Reproduce precisely the lines of the listing below, starting with the line that contains "What build123d script" and stopping after the line that contains "# +X runs to"; include nothing else.
>> start SUPPLIED MATERIAL
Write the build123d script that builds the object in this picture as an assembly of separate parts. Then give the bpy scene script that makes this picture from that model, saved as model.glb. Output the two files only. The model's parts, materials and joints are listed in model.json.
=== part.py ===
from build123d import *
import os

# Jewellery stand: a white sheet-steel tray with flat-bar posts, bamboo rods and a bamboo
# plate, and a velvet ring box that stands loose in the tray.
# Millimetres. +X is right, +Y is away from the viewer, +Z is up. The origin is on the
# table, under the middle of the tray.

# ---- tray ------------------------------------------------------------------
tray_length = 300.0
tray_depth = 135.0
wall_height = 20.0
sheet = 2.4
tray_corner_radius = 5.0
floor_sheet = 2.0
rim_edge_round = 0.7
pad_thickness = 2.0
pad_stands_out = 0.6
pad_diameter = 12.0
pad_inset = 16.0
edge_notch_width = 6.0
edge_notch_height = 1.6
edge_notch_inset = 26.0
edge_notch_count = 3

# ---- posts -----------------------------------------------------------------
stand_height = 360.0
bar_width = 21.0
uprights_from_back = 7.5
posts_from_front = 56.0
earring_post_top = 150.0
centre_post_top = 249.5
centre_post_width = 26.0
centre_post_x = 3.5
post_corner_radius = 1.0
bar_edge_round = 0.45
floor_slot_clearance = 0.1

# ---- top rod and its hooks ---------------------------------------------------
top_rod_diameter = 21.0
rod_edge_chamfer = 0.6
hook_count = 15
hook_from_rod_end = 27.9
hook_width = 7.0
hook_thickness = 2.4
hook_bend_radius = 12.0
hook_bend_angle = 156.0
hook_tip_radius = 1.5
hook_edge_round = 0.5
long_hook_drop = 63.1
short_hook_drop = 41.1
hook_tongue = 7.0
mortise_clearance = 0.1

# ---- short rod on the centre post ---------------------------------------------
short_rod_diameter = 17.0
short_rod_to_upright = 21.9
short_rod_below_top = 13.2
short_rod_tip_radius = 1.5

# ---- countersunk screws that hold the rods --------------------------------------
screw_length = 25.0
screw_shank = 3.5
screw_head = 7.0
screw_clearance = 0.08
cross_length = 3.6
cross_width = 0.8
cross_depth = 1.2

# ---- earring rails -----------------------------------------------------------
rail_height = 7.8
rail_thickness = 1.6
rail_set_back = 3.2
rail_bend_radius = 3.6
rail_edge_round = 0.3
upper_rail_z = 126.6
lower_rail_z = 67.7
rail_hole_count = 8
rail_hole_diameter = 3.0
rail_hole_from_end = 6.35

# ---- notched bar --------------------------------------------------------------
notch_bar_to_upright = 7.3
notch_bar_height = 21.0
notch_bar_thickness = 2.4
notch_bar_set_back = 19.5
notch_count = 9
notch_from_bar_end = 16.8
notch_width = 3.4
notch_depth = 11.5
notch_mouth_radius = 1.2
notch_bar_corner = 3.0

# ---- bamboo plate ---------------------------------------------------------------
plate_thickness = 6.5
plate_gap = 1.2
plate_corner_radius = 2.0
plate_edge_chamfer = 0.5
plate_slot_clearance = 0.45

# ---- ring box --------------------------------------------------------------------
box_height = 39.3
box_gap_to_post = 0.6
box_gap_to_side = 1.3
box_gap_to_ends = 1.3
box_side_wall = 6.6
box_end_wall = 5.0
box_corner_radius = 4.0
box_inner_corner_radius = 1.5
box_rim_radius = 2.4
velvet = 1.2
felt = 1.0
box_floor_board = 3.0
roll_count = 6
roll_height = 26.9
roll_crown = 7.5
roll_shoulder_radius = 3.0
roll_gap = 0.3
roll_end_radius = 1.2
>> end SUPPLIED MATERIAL
>> start SUPPLIED MATERIAL
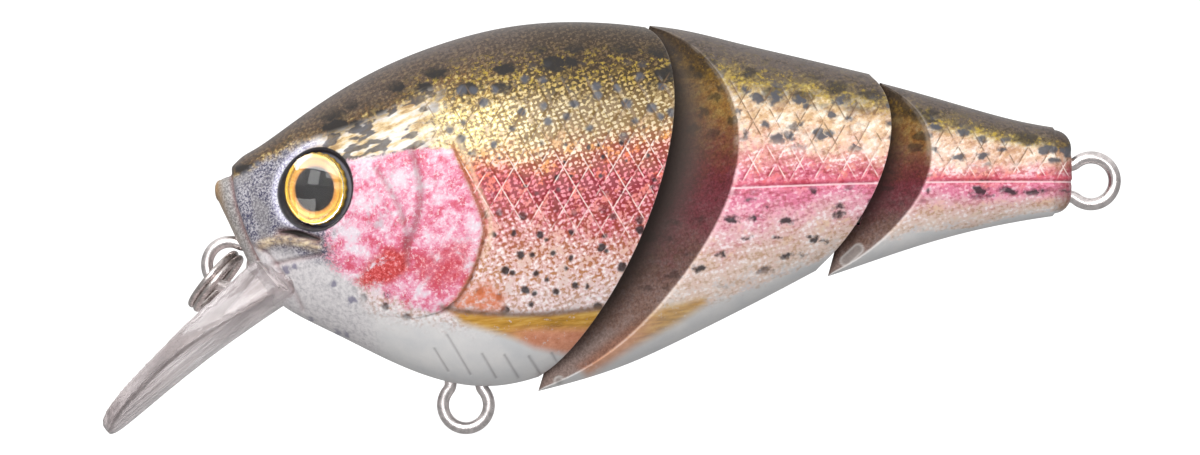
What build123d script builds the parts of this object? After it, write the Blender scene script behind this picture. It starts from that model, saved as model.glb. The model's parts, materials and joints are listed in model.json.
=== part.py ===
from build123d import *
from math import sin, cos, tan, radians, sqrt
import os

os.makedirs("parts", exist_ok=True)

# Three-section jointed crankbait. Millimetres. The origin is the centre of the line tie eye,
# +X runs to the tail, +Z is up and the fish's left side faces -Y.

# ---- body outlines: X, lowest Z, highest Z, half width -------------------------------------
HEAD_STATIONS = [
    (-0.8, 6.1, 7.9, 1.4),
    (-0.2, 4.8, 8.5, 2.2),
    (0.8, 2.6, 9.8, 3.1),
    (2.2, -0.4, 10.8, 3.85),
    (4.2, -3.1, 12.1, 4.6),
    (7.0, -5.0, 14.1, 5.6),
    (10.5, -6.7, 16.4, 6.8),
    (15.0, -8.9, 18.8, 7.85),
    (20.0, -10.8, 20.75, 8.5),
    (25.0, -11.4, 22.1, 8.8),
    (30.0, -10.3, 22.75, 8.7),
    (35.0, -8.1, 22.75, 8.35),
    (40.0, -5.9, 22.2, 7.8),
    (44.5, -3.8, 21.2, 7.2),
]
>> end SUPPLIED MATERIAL
_SOLUTION FOR THIS PROBLEM:_
What build123d script builds the parts of this object? After it, write the Blender scene script behind this picture. It starts from that model, saved as model.glb. The model's parts, materials and joints are listed in model.json.
=== part.py ===
from build123d import *
from math import sin, cos, tan, radians, sqrt
import os

os.makedirs("parts", exist_ok=True)

# Three-section jointed crankbait. Millimetres. The origin is the centre of the line tie eye,
# +X runs to the tail, +Z is up and the fish's left side faces -Y.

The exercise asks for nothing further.